* START Data *

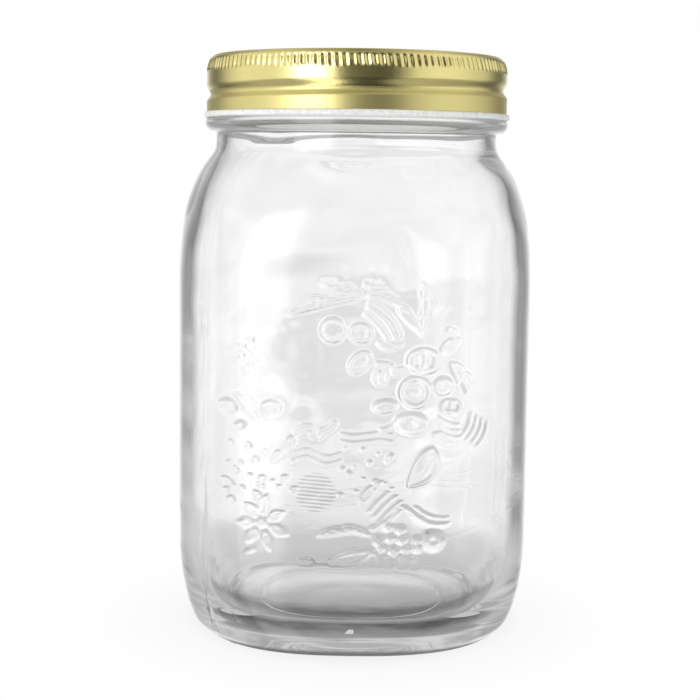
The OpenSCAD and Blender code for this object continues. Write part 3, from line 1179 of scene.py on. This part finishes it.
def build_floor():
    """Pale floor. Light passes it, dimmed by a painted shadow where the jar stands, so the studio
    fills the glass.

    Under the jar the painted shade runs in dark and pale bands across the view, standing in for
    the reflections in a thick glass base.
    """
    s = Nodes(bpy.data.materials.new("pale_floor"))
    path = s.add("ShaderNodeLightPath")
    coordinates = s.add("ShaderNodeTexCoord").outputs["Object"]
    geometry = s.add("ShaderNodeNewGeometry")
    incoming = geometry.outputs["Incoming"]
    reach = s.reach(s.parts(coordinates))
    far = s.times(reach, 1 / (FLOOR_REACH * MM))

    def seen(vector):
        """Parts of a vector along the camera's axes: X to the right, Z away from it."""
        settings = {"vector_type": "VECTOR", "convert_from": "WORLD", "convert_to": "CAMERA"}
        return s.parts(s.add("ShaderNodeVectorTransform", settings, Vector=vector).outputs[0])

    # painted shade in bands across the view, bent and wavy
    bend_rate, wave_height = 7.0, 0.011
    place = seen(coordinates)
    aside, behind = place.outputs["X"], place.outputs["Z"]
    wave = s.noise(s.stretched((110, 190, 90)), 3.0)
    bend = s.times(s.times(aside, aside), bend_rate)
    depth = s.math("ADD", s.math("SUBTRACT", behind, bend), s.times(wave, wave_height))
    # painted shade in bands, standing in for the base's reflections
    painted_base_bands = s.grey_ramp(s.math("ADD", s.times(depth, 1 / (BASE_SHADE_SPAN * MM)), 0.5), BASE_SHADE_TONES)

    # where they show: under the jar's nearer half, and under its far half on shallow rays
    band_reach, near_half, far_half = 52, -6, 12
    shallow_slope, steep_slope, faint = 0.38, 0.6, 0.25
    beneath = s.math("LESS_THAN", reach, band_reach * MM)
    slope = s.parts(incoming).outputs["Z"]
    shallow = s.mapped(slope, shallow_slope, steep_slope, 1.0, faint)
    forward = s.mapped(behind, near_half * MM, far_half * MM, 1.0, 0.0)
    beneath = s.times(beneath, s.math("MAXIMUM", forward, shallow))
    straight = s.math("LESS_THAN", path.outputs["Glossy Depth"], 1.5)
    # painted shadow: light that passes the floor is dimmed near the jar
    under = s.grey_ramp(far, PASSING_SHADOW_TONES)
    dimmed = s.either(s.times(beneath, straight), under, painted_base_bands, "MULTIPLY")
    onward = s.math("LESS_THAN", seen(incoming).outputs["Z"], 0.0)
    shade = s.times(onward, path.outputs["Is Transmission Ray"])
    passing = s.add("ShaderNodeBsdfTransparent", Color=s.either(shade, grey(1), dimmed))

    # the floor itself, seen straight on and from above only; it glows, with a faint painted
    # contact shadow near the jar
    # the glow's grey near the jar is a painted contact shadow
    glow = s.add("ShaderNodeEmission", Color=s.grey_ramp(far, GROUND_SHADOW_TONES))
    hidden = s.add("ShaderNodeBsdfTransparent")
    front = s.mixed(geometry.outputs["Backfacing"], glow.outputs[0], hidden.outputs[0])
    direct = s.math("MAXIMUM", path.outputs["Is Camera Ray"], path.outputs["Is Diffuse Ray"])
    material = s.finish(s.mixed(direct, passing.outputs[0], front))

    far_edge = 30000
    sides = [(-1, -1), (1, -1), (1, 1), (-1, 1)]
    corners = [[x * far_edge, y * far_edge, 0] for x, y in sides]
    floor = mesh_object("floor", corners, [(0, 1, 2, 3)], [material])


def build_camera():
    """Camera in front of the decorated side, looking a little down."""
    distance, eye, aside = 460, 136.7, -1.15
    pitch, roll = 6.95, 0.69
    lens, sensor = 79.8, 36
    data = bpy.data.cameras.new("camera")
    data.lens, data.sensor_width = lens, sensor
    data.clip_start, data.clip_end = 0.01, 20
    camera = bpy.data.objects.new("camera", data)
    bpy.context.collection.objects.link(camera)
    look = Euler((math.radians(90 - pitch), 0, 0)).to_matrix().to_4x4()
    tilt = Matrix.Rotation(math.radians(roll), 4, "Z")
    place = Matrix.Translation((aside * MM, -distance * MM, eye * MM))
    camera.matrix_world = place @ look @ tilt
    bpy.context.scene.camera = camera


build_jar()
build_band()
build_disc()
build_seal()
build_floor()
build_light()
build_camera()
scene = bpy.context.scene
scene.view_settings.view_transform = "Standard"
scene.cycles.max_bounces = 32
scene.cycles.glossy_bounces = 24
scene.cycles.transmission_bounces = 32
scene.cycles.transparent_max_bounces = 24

* END Data *

> Stated goal: Return what is listed above, exactly and completely.

> Output below:
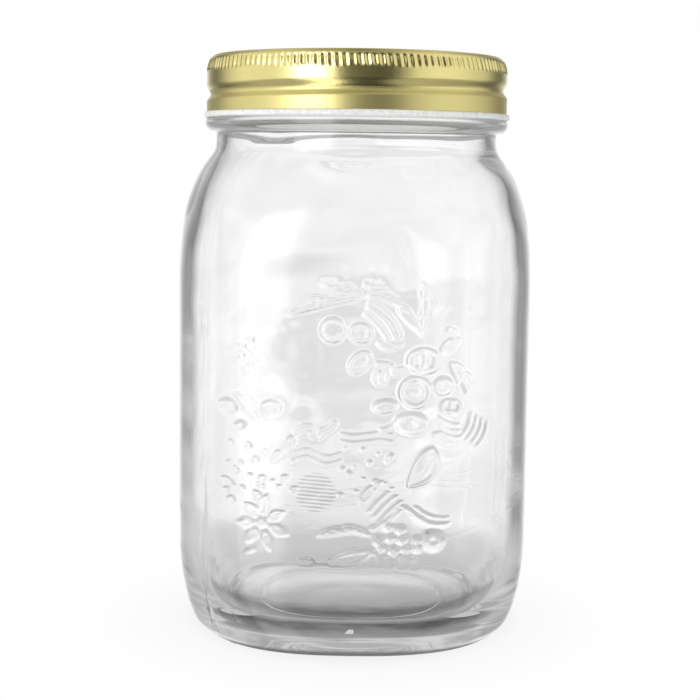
The OpenSCAD and Blender code for this object continues. Write part 3, from line 1179 of scene.py on. This part finishes it.
def build_floor():
    """Pale floor. Light passes it, dimmed by a painted shadow where the jar stands, so the studio
    fills the glass.

    Under the jar the painted shade runs in dark and pale bands across the view, standing in for
    the reflections in a thick glass base.
    """
    s = Nodes(bpy.data.materials.new("pale_floor"))
    path = s.add("ShaderNodeLightPath")
    coordinates = s.add("ShaderNodeTexCoord").outputs["Object"]
    geometry = s.add("ShaderNodeNewGeometry")
    incoming = geometry.outputs["Incoming"]
    reach = s.reach(s.parts(coordinates))
    far = s.times(reach, 1 / (FLOOR_REACH * MM))

    def seen(vector):
        """Parts of a vector along the camera's axes: X to the right, Z away from it."""
        settings = {"vector_type": "VECTOR", "convert_from": "WORLD", "convert_to": "CAMERA"}
        return s.parts(s.add("ShaderNodeVectorTransform", settings, Vector=vector).outputs[0])

    # painted shade in bands across the view, bent and wavy
    bend_rate, wave_height = 7.0, 0.011
    place = seen(coordinates)
    aside, behind = place.outputs["X"], place.outputs["Z"]
    wave = s.noise(s.stretched((110, 190, 90)), 3.0)
    bend = s.times(s.times(aside, aside), bend_rate)
    depth = s.math("ADD", s.math("SUBTRACT", behind, bend), s.times(wave, wave_height))
    # painted shade in bands, standing in for the base's reflections
    painted_base_bands = s.grey_ramp(s.math("ADD", s.times(depth, 1 / (BASE_SHADE_SPAN * MM)), 0.5), BASE_SHADE_TONES)

    # where they show: under the jar's nearer half, and under its far half on shallow rays
    band_reach, near_half, far_half = 52, -6, 12
    shallow_slope, steep_slope, faint = 0.38, 0.6, 0.25
    beneath = s.math("LESS_THAN", reach, band_reach * MM)
    slope = s.parts(incoming).outputs["Z"]
    shallow = s.mapped(slope, shallow_slope, steep_slope, 1.0, faint)
    forward = s.mapped(behind, near_half * MM, far_half * MM, 1.0, 0.0)
    beneath = s.times(beneath, s.math("MAXIMUM", forward, shallow))
    straight = s.math("LESS_THAN", path.outputs["Glossy Depth"], 1.5)
    # painted shadow: light that passes the floor is dimmed near the jar
    under = s.grey_ramp(far, PASSING_SHADOW_TONES)
    dimmed = s.either(s.times(beneath, straight), under, painted_base_bands, "MULTIPLY")
    onward = s.math("LESS_THAN", seen(incoming).outputs["Z"], 0.0)
    shade = s.times(onward, path.outputs["Is Transmission Ray"])
    passing = s.add("ShaderNodeBsdfTransparent", Color=s.either(shade, grey(1), dimmed))

    # the floor itself, seen straight on and from above only; it glows, with a faint painted
    # contact shadow near the jar
    # the glow's grey near the jar is a painted contact shadow
    glow = s.add("ShaderNodeEmission", Color=s.grey_ramp(far, GROUND_SHADOW_TONES))
    hidden = s.add("ShaderNodeBsdfTransparent")
    front = s.mixed(geometry.outputs["Backfacing"], glow.outputs[0], hidden.outputs[0])
    direct = s.math("MAXIMUM", path.outputs["Is Camera Ray"], path.outputs["Is Diffuse Ray"])
    material = s.finish(s.mixed(direct, passing.outputs[0], front))

    far_edge = 30000
    sides = [(-1, -1), (1, -1), (1, 1), (-1, 1)]
    corners = [[x * far_edge, y * far_edge, 0] for x, y in sides]
    floor = mesh_object("floor", corners, [(0, 1, 2, 3)], [material])


def build_camera():
    """Camera in front of the decorated side, looking a little down."""
    distance, eye, aside = 460, 136.7, -1.15
    pitch, roll = 6.95, 0.69
    lens, sensor = 79.8, 36
    data = bpy.data.cameras.new("camera")
    data.lens, data.sensor_width = lens, sensor
    data.clip_start, data.clip_end = 0.01, 20
    camera = bpy.data.objects.new("camera", data)
    bpy.context.collection.objects.link(camera)
    look = Euler((math.radians(90 - pitch), 0, 0)).to_matrix().to_4x4()
    tilt = Matrix.Rotation(math.radians(roll), 4, "Z")
    place = Matrix.Translation((aside * MM, -distance * MM, eye * MM))
    camera.matrix_world = place @ look @ tilt
    bpy.context.scene.camera = camera


build_jar()
build_band()
build_disc()
build_seal()
build_floor()
build_light()
build_camera()
scene = bpy.context.scene
scene.view_settings.view_transform = "Standard"
scene.cycles.max_bounces = 32
scene.cycles.glossy_bounces = 24
scene.cycles.transmission_bounces = 32
scene.cycles.transparent_max_bounces = 24